Double and Float methods from Parallel Colt:
acos, asin, atan, atan2, ceil, cos, exp, floor, greater, IEEEremainder,
inv, less, lg, log, log2, rint, sin, sqrt, tan.
Double, Float, Long and Int methods from Parallel Colt:
abs, compare, div, divNeg, equals, isEqual (is_equal), isGreater
(is_greater), isles (is_less), max, min, minus, mod, mult, multNeg
(mult_neg), multSquare (mult_square), neg, plus (add), plusAbs
(plus_abs),
pow (power), sign, square.
Long and Int methods from Parallel Colt
and, dec, factorial, inc, not, or, shiftLeft (shift_left),
shiftRightSigned
(shift_right_signed), shiftRightUnsigned (shift_right_unsigned), xor.
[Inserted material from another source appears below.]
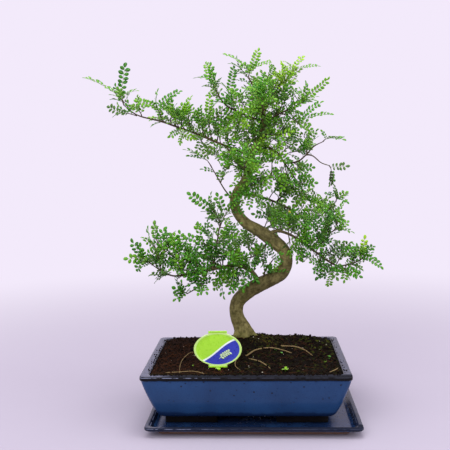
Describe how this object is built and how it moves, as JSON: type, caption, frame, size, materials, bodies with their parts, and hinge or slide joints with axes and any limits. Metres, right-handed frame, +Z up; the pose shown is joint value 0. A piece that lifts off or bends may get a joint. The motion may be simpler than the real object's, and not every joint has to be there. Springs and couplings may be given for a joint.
{
  "type": "japanese pepper bonsai",
  "caption": "Japanese pepper tree trained with a winding trunk and feathered leaves, in a rectangular glazed pot on its matching saucer.",
  "frame": {"origin": "middle of the pot, on the flat ground face of the saucer", "axes": "+X to the right along the pot's long side, +Y to its back, +Z up"},
  "size_m": [0.5498, 0.3375, 0.6731],
  "materials": {
    "pot_glaze": "glossy deep blue glaze with darker speckles and a near black edge on the rim",
    "saucer_glaze": "the same blue glaze, thin and dark along the edges",
    "soil": "moist dark peat with crumbs and fibres",
    "bark": "olive grey bark, mossy near the soil",
    "leaf": "glossy mid green leaflets",
    "young_leaf": "glossy yellow green new leaflets",
    "label_print": "printed green and blue plastic",
    "seedling_leaf": "soft bright green"
  },
  "bodies": {
    "root": {"pot": "pot_glaze", "saucer": "saucer_glaze", "soil": "soil", "trunk": "bark", "label": "label_print", "seedling": "seedling_leaf", "shoot_left_high_tip": "young_leaf", "shoot_left_high_outer": "leaf", "shoot_left_high_under": "leaf", "shoot_left_high_mid": "leaf", "shoot_left_high_lower": "leaf", "shoot_left_high_inner": "leaf", "shoot_left_high_back": "leaf", "shoot_left_high_front": "leaf", "shoot_left_low_tip": "leaf", "shoot_left_low_outer": "leaf", "shoot_left_low_rear": "leaf", "shoot_left_low_top": "leaf", "shoot_left_rise_mid": "leaf", "shoot_left_rise_tip": "leaf", "shoot_left_rise_back": "leaf", "shoot_left_low_front": "leaf", "shoot_left_low_under": "leaf", "shoot_left_low_hang": "leaf", "shoot_left_low_heart": "leaf", "shoot_centre_high": "leaf", "shoot_centre_back": "leaf", "shoot_centre_loop": "leaf", "shoot_right_low_tip": "leaf", "shoot_right_low_outer": "leaf", "shoot_right_low_under": "leaf", "shoot_right_low_rear": "leaf", "shoot_right_rise_tip": "leaf", "shoot_right_rise_front": "leaf", "shoot_right_low_inner": "leaf", "shoot_right_mid_inner": "leaf", "shoot_right_mid_back": "leaf", "shoot_right_mid_tip": "leaf", "shoot_right_mid_upper": "leaf", "shoot_right_high_inner": "leaf", "shoot_right_high_tip": "leaf", "shoot_right_arm_tip": "leaf", "shoot_right_arm_mid": "leaf", "shoot_right_droop": "leaf", "shoot_left_mid_tip": "leaf", "shoot_left_thin_tip": "leaf", "shoot_left_up_tip": "young_leaf", "shoot_left_up_back": "leaf", "shoot_left_up_front": "leaf", "shoot_apex_tip": "young_leaf", "shoot_apex_right_tip": "young_leaf", "shoot_apex_right_front": "young_leaf", "shoot_right_up_tip": "young_leaf", "shoot_right_up_low": "leaf", "shoot_back_high_tip": "leaf", "shoot_back_top_tip": "leaf", "shoot_back_low_tip": "leaf", "shoot_front_high_tip": "leaf", "shoot_front_top_tip": "leaf"}
  },
  "joints": []
}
MDArray installation and download*:*
Install Jruby
jruby S gem install mdarray
MDArray Homepages*:*
http://rubygems.org/gems/mdarray
https://github.com/rbotafogo/mdarray/wiki
Contributors*:*
Contributors are welcome.
MDArray History*:*
24/05/2013: Version 0.5.0 Over 90% Performance improvements for
methods imported from Parallel Colt and over 40% performance
improvements
for all other methods (implemented in Ruby);
16/05/2013: Version 0.5.0 - All loops transferred to Java with over
50% performance improvements. Descriptive statistics from Parallel
Colt;
19/04/2013: Version 0.4.3 - Fixes a simple, but fatal bug in
0.4.2. No new features;
17/04/2013: Version 0.4.2 - Adds simple statistics and boolean
operators;
05/04/2013: Version 0.4.0 Initial release.